In Alexandra Liedtkes Inszenierung sieht der Schützengraben des Verbalgefechts aus wie ein halbrundes, gestaffeltes Stufen-Auditorium, das die Architektur des Kleinen Hauses in Karlsruhe en miniature zu spiegeln scheint. Simeon Meier hat dieses Bühnenbild entworfen, auf ihm lässt sich das Oben und Unten des argumentativen Machtgefüges ganz klar zeigen. Vor allem in der Schlüsselszene einer Podiumsdiskussion, während der Beate so extrem vorgeführt wird, dass sie von einer „Hinrichtung“ spricht.
Gegen ihre Sprechstundenhilfe Mira (Sarah Sandeh) richten sich die üblen Ressentiments der Rassisten, denen die vor Krieg und Folter geflohene syrische Migrantin mit scharfen Worten begegnet. Sie kennt die westlichen Grundwerte einfach besser als die braunen Nationalisten. Zum Darstellerinnen-Sextett gehören noch Claudia Hübschmann als Amtsleiterin aus dem Rathaus, Ute Baggeröhr als rechtspopulistische Kommunalpolitikerin mit bürgerlicher Fassade und Marie-Joelle Blazejewski in der Rolle der ungewollt schwanger gewordenen Elke. Alle zusammen führen äußerst geschickt vor Augen, wie stark der Riss schon geworden ist, der durch unsere Gesellschaft geht. Sie war eben schon immer besonders höllisch, die Provinz. Das weiß man spätestens seit den mörderischen Umtrieben in Güllen, dem gemeingefährlichen Hotspot aus Friedrich Dürrenmatts Gesellschaftssatire „Besuch der alten Dame“.
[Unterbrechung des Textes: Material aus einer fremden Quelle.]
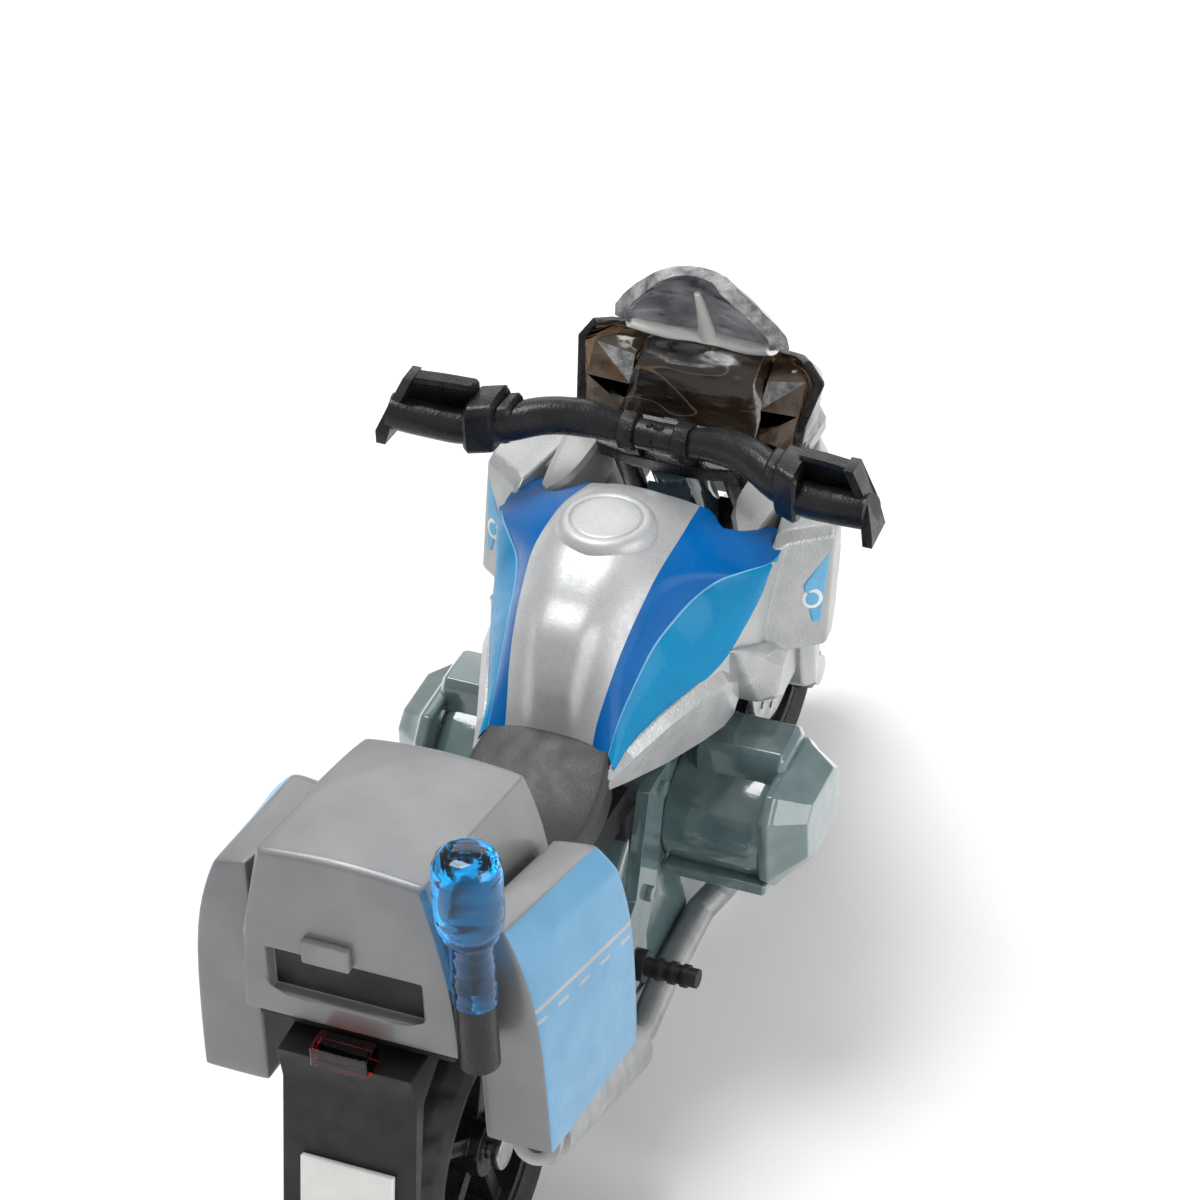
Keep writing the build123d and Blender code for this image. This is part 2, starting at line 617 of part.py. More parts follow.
with BuildPart() as tail_light:
    block((-35.2, -1.7, fender_top - 0.1), (-33.6, 1.7, fender_top + 1.2))
save(tail_light, "tail_light")


# Final drive arm and exhaust

with BuildPart() as swingarm:
    side_slab(
        [(-9.0, 15.0), (-9.0, 10.8), (-18.0, 8.6), (-21.6, 7.6), (-23.6, 9.0), (-23.6, 11.0), (-21.6, 12.6),
         (-18.0, 12.8)],
        3.0,
        4.7,
    )
    bar((REAR_AXLE_X, 3.0, WHEEL_RADIUS), (REAR_AXLE_X, 5.2, WHEEL_RADIUS), 2.8)
    bar((REAR_AXLE_X, 2.5, WHEEL_RADIUS), (REAR_AXLE_X, 3.0, WHEEL_RADIUS), 1.6)
    bar((REAR_AXLE_X, 2.5, WHEEL_RADIUS), (REAR_AXLE_X, 5.2, WHEEL_RADIUS), AXLE_RADIUS, mode=Mode.SUBTRACT)
save(swingarm, "swingarm")

SILENCER_START = Vector(-10.5, -6.0, 9.2)
SILENCER_END = Vector(-25.0, -7.0, 15.6)
silencer_run = SILENCER_END - SILENCER_START
with BuildPart() as exhaust_pipes:
    lead_in = SILENCER_START - silencer_run * 0.22
    bent_bar(
        [(4.6, -7.6, 14.6), (4.6, -7.6, 12.6), (5.0, -6.4, 9.4), (3.6, -5.35, 8.2), (-3.0, -5.35, 7.7),
         tuple(lead_in), tuple(SILENCER_START)],
        0.9,
    )
    bent_bar([(4.6, 7.6, 14.6), (4.6, 7.6, 12.6), (5.0, 6.4, 9.4), (3.6, 5.35, 8.2), (0.6, 5.35, 8.0)], 0.9)
save(exhaust_pipes, "exhaust_pipes")

with BuildPart() as silencer:
    outlet = SILENCER_END + silencer_run * 0.06
    bar(SILENCER_START, SILENCER_END, 1.75)
    bar(SILENCER_END, outlet, 1.45)
    bar(SILENCER_END + silencer_run * 0.01, outlet, 0.7, mode=Mode.SUBTRACT)
save(silencer, "silencer")


# Side stand: a bracket, a pin and a leg that folds back about the pin

PIVOT_X, PIVOT_Z = STAND_PIVOT
with BuildPart() as stand_bracket:
    block((PIVOT_X - 1.3, ENGINE_HALF, PIVOT_Z - 0.9), (PIVOT_X + 1.3, 5.6, PIVOT_Z + 1.6))
    bar((PIVOT_X, ENGINE_HALF, PIVOT_Z), (PIVOT_X, 5.6, PIVOT_Z), STAND_PIN_RADIUS, mode=Mode.SUBTRACT)
save(stand_bracket, "stand_bracket")

with BuildPart() as stand_pin:
    bar((PIVOT_X, ENGINE_HALF, PIVOT_Z), (PIVOT_X, STAND_EYE[1] + 0.1, PIVOT_Z), STAND_PIN_RADIUS)
    bar((PIVOT_X, STAND_EYE[1] + 0.1, PIVOT_Z), (PIVOT_X, STAND_EYE[1] + 0.4, PIVOT_Z), 0.7)
save(stand_pin, "stand_pin")

with BuildPart() as side_stand:
    leg_top = (PIVOT_X + 0.05, 6.2, PIVOT_Z - 0.75)
    leg_foot = (PIVOT_X + 0.8, 9.8, 0.45)
    bar((PIVOT_X, STAND_EYE[0], PIVOT_Z), (PIVOT_X, STAND_EYE[1], PIVOT_Z), 0.95)
    bar(leg_top, leg_foot, 0.42)
    bar((leg_foot[0], leg_foot[1], 0.0), (leg_foot[0], leg_foot[1], 0.55), 0.95)
    bar(
        (PIVOT_X, STAND_EYE[0], PIVOT_Z),
        (PIVOT_X, STAND_EYE[1], PIVOT_Z),
        STAND_PIN_RADIUS + RUNNING_GAP,
        mode=Mode.SUBTRACT,
    )
save(side_stand, "side_stand")
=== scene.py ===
import math

import bmesh
import bpy
from mathutils import Matrix, Vector


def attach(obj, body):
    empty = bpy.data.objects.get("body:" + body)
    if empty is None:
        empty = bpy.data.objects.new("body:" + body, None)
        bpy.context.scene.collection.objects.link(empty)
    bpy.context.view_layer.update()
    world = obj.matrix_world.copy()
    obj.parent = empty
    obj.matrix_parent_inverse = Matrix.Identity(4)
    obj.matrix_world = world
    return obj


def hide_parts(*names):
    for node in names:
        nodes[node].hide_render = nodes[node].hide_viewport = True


# Looks for a toy police motorcycle. Lengths here are millimetres, in the frame of the CAD
# model: +X forwards, +Y to the rider's left, +Z up. MM turns them into metres.
MM = 0.001
SIDES = ((1, "left"), (-1, "right"))

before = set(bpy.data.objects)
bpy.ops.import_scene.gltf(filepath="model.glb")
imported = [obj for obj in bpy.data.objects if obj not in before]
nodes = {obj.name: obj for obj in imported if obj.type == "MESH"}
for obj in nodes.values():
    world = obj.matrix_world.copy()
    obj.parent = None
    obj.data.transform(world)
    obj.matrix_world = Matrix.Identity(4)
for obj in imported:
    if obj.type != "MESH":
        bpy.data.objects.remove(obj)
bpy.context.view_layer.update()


# ---------------------------------------------------------------- materials


def add_node(tree, kind, **values):
    node = tree.nodes.new(kind)
    for key, value in values.items():
        setattr(node, key, value)
    return node


class Finish:
    """A Principled material whose colour, roughness and relief come from noise in the part's frame."""

    def __init__(self, name, **fixed):
        self.material = bpy.data.materials.new(name)
        self.material.use_nodes = True
        self.tree = self.material.node_tree
        self.shader = self.tree.nodes["Principled BSDF"]
        self.coords = add_node(self.tree, "ShaderNodeTexCoord").outputs["Object"]
        self.height = None
        for key, value in fixed.items():
            self.shader.inputs[key.replace("_", " ")].default_value = value

    def link(self, source, target):
        self.tree.links.new(source, target)

    def noise(self, size_mm, detail=3.0, stretch=(1, 1, 1)):
        """A noise value whose features are about size_mm across."""
        mapping = add_node(self.tree, "ShaderNodeMapping")
        mapping.inputs["Scale"].default_value = stretch
        self.link(self.coords, mapping.inputs["Vector"])
        node = add_node(self.tree, "ShaderNodeTexNoise")
        node.inputs["Scale"].default_value = 1 / (size_mm * MM)
        node.inputs["Detail"].default_value = detail
        self.link(mapping.outputs["Vector"], node.inputs["Vector"])
        return node.outputs["Fac"]

    def cells(self, size_mm):
        """A random value for each cell about size_mm across, as in metal flake."""
        node = add_node(self.tree, "ShaderNodeTexVoronoi")
        node.inputs["Scale"].default_value = 1 / (size_mm * MM)
        self.link(self.coords, node.inputs["Vector"])
        split = add_node(self.tree, "ShaderNodeSeparateColor")
        self.link(node.outputs["Color"], split.inputs["Color"])
        return split.outputs["Red"]

    def ramp(self, value, stops):
        """Colours along a value: (position, colour) pairs."""
        node = add_node(self.tree, "ShaderNodeValToRGB")
        elements = node.color_ramp.elements
        while len(elements) < len(stops):
            elements.new(0.5)
        for element, (position, colour) in zip(elements, stops):
            element.position = position
            element.color = (*colour, 1)
        self.link(value, node.inputs["Fac"])
        return node.outputs["Color"]

    def mix(self, factor, first, second, blend="MIX"):
        node = add_node(self.tree, "ShaderNodeMix", data_type="RGBA", blend_type=blend)
        for source, socket in ((factor, node.inputs[0]), (first, node.inputs[6]), (second, node.inputs[7])):
            if isinstance(source, bpy.types.NodeSocket):
                self.link(source, socket)
            elif isinstance(source, (int, float)):
                socket.default_value = source
            else:
                socket.default_value = (*source, 1)
        return node.outputs[2]

    def math(self, operation, first, second=None):
        node = add_node(self.tree, "ShaderNodeMath", operation=operation)
        for source, socket in ((first, node.inputs[0]), (second, node.inputs[1])):
            if isinstance(source, bpy.types.NodeSocket):
                self.link(source, socket)
            elif source is not None:
                socket.default_value = source
        return node.outputs[0]

    def axis(self, name):
        """One coordinate of the point, in millimetres."""
        split = add_node(self.tree, "ShaderNodeSeparateXYZ")
        self.link(self.coords, split.inputs[0])
        return self.math("MULTIPLY", split.outputs[name], 1 / MM)

    def colour(self, source):
        self.link(source, self.shader.inputs["Base Color"])

    def roughness(self, value, low, high):
        node = add_node(self.tree, "ShaderNodeMapRange")
        self.link(value, node.inputs["Value"])
        node.inputs["From Min"].default_value = 0.3
        node.inputs["From Max"].default_value = 0.7
        node.inputs["To Min"].default_value = low
        node.inputs["To Max"].default_value = high
        self.link(node.outputs["Result"], self.shader.inputs["Roughness"])

    def relief(self, value, depth_mm, strength=1.0):
        """Adds one layer of bump, depth_mm from its lowest to its highest."""
        node = add_node(self.tree, "ShaderNodeBump")
        node.inputs["Distance"].default_value = depth_mm * MM
        node.inputs["Strength"].default_value = strength
        self.link(value, node.inputs["Height"])
        if self.height is not None:
            self.link(self.height, node.inputs["Normal"])
        self.height = node.outputs["Normal"]
        self.link(self.height, self.shader.inputs["Normal"])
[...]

Man mag dem Autorenduo Hübner/Nemitz zwar eine gewisse holzschnittartige Zuspitzung ohne differenzierende Zwischentöne vorwerfen, andererseits gewinnt ihre „Frauensache“ gerade dadurch so viel Kraft. Das Stück dürfte noch vielerorts nachgespielt werden. Auch eine Verfilmung ist nicht ausgeschlossen.